How might we use it in a more productive way? With the recent release of the GPT 3.5 series API by OpenAI, we can do much more than just chit-chatting. One very productive use case for businesses and your personal use is QA (Question Answering) — you ask the bot in natural language about your own documents/data, and it can quickly answer you by retrieving info from the documents and generating a response [1]. You can use it for customer support, synthesizing user research, your personal knowledge management, and more!
Building a chatbot based on your own documents using GPT involves the following steps:
- Collect your documents: Collect the documents you want to use to train your chatbot. These can include FAQs, product manuals, or customer support tickets. The more documents you have, the better your chatbot will perform. Ensure that your documents cover a range of topics and address a variety of questions that your users might have.
- Preprocess your documents: Clean and format your data by removing unnecessary formatting, punctuation, and other characters that could interfere with the training process. Tokenize the text into individual words or phrases. Tools like NLTK or spaCy can be used for preprocessing.
- Train your GPT model: Train your GPT model on the preprocessed documents. Use a tool like Hugging Face’s Transformers library to define the model architecture, load in your preprocessed documents, and train the model on the data.
- Fine-tune your GPT model: Fine-tune your GPT model to improve its performance on your specific use case. Provide additional examples of questions and answers related to your business or organization to help the model understand the specific language and terminology used by your users. Hugging Face’s Transformers library can be used for fine-tuning.
- Build a chatbot interface: Build an interface that allows users to interact with your chatbot. This can be a web-based chatbot, a mobile app, or an integration with an existing messaging platform like Facebook Messenger or Slack. Use a web framework like Flask or Django to build a web-based chatbot interface. Design the user interface, connect it to your GPT model, and program the logic that determines how the chatbot responds to user input.

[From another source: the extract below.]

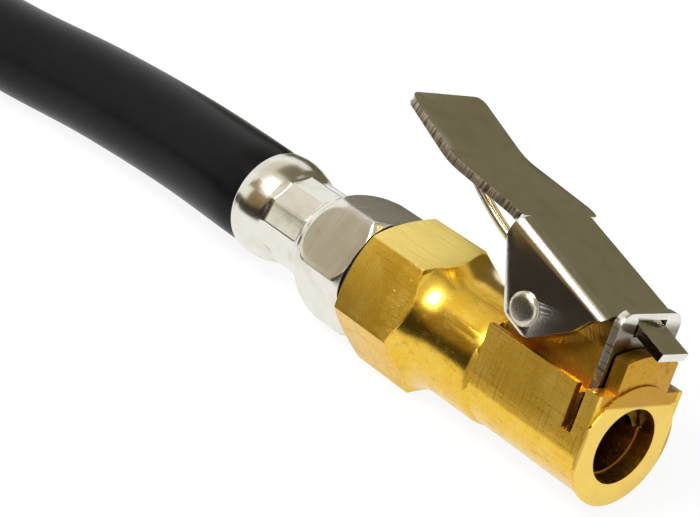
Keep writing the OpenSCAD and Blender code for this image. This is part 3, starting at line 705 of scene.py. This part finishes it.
# the studio: the floor's height, the share of glow in it and the world, and the tone of the ceiling
# that metal mirrors, from and to heights in its sky, with the side where it is darker
studio = {"floor": -8.1, "floorSize": 3.0, "floorTone": (0.85, 0.85, 0.85), "glow": 0.9, "world": 0.8,
          "ceiling": (0.80, 0.75, 0.64), "farCeiling": (0.20, 0.18, 0.11), "ceilingFrom": (0.58, 0.74),
          "farSide": (-0.12, 0.12), "farSideAcross": (-0.5, -0.4)}
key = {"azimuth": -112, "elevation": 57, "distance": 550, "size": 180, "power": 2.8}
# upright cards, in millimetres: each stands at y from and to x and z, and has a lower and an upper tone
cardTone = {"dark": (0.03, 0.022, 0.014), "warm": (0.25, 0.17, 0.06), "bright": (0.95, 0.95, 0.85),
            "olive": (0.175, 0.155, 0.09), "dim": (0.12, 0.105, 0.065)}
cards = {"leftCard": (-50, (-125, -54), (-8, 80), "dark", "warm"),
         "earCard": (-50, (-54, 15), (-8, 42), "dark", "warm"),
         "hoseCard": (-49.5, (-125, -90), (12, 40), "bright", "bright"),
         "backCard": (80, (-90, 70), (-8, 96), "olive", "olive"),
         "farCard": (80.5, (-175, -90), (-8, 42), "dim", "dim")}
cardEdge = {"slope": 0.34, "height": 34, "lowest": 10, "soft": 4}


def makeCard(name):
    # a card that the metal mirrors; nothing else sees it. Its upper tone starts lower towards the hose
    y, x, z, low, high = cards[name]
    mesh = bpy.data.meshes.new(name)
    mesh.from_pydata([(x[i] * mm, y * mm, z[k] * mm) for i, k in ((0, 0), (1, 0), (1, 1), (0, 1))], [],
                     [(0, 1, 2, 3)])
    card = bpy.data.objects.new(name, mesh)
    bpy.context.scene.collection.objects.link(card)
    m = newFinish(name)
    along, _, up = m.split(m.place())
    edge = m.highest(along * cardEdge["slope"] + cardEdge["height"], cardEdge["lowest"])
    upper = m.rise(up - edge, -cardEdge["soft"], cardEdge["soft"])
    glow = m.node("ShaderNodeEmission", {}, {"Color": m.mix(upper, cardTone[low], cardTone[high])})
    m.feed(m.tree.nodes["Material Output"].inputs["Surface"], glow)
    mesh.materials.append(m.owner)
    card.visible_camera = card.visible_diffuse = card.visible_shadow = card.visible_transmission = False


def seenDirectly(m):
    # 1 for the rays that show the studio itself: the camera's, mirrored ones and those through glass
    rays = m.node("ShaderNodeLightPath", {}, {}).socket.node.outputs
    wanted = ("Is Camera Ray", "Is Glossy Ray", "Is Transmission Ray")
    return m.highest(*[Level(m, rays[name]) for name in wanted])


def makeFloor():
    # a wide sheet that shows white by itself and keeps the object's shadow
    size, low = studio["floorSize"], studio["floor"] * mm
    mesh = bpy.data.meshes.new("floor")
    mesh.from_pydata([(-size, -size, low), (size, -size, low), (size, size, low), (-size, size, low)], [],
                     [(0, 1, 2, 3)])
    floor = bpy.data.objects.new("floor", mesh)
    bpy.context.scene.collection.objects.link(floor)
    m = newFinish("floor")
    m.finish(studio["floorTone"], 0.9, 0.0)
    glow = m.node("ShaderNodeEmission", {}, {"Color": (1.0, 1.0, 1.0)})
    shader = Level(m, m.tree.nodes["Principled BSDF"].outputs[0])
    mixed = m.node("ShaderNodeMixShader", {}, {0: seenDirectly(m) * studio["glow"], 1: shader, 2: glow})
    m.feed(m.tree.nodes["Material Output"].inputs["Surface"], mixed)
    mesh.materials.append(m.owner)


def makeWorld():
    # white all round, with a dimmer ceiling for mirrored rays, darkest over the far side
    world = bpy.data.worlds.new("studio")
    bpy.context.scene.world = world
    w = Nodes(world)
    rays = w.node("ShaderNodeLightPath", {}, {}).socket.node.outputs
    across, along, up = w.split(w.node("ShaderNodeTexCoord", {}, {}, "Generated"))
    mirrored = w.rise(up, *studio["ceilingFrom"]) * Level(w, rays["Is Glossy Ray"])
    farSide = w.rise(along, *studio["farSide"]) * w.rise(across, *studio["farSideAcross"])
    overhead = w.mix(farSide, studio["ceiling"], studio["farCeiling"])
    w.feed(w.tree.nodes["Background"].inputs["Color"], w.mix(mirrored, (1.0, 1.0, 1.0), overhead))
    strength = seenDirectly(w) * (1 - studio["world"]) + studio["world"]
    w.feed(w.tree.nodes["Background"].inputs["Strength"], strength)


def makeKey():
    # one soft square lamp, high over the near side
    turn, rise = math.radians(key["azimuth"]), math.radians(key["elevation"])
    spin = Matrix.Rotation(turn, 4, "Z") @ Matrix.Rotation(-rise, 4, "Y")
    toward = (spin @ Matrix.Translation((1, 0, 0))).translation
    lamp = bpy.data.lights.new("key", "AREA")
    lamp.shape, lamp.size, lamp.energy = "SQUARE", key["size"] * mm, key["power"]
    holder = bpy.data.objects.new("key", lamp)
    bpy.context.scene.collection.objects.link(holder)
    facing = toward.to_track_quat("Z", "Y").to_matrix().to_4x4()
    holder.matrix_world = Matrix.Translation(toward * key["distance"] * mm) @ facing


for name in cards:
    makeCard(name)
makeFloor()
makeWorld()
makeKey()
bpy.context.scene.view_settings.view_transform = "Standard"
print("studio made")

- Deploy your chatbot: Host your chatbot interface on a server or cloud platform, and connect it to your trained and fine-tuned GPT model. You can use a cloud platform like AWS or Google Cloud, or dedicated chatbot hosting services like Chatfuel or ManyChat to deploy your chatbot.
In conclusion, building a chatbot based on your own documents using GPT involves collecting and preprocessing your documents, training and fine-tuning your GPT model, building a chatbot interface, and deploying your chatbot. With the right tools and expertise, you can create a powerful and effective chatbot that can help your users get the information they need quickly and easily.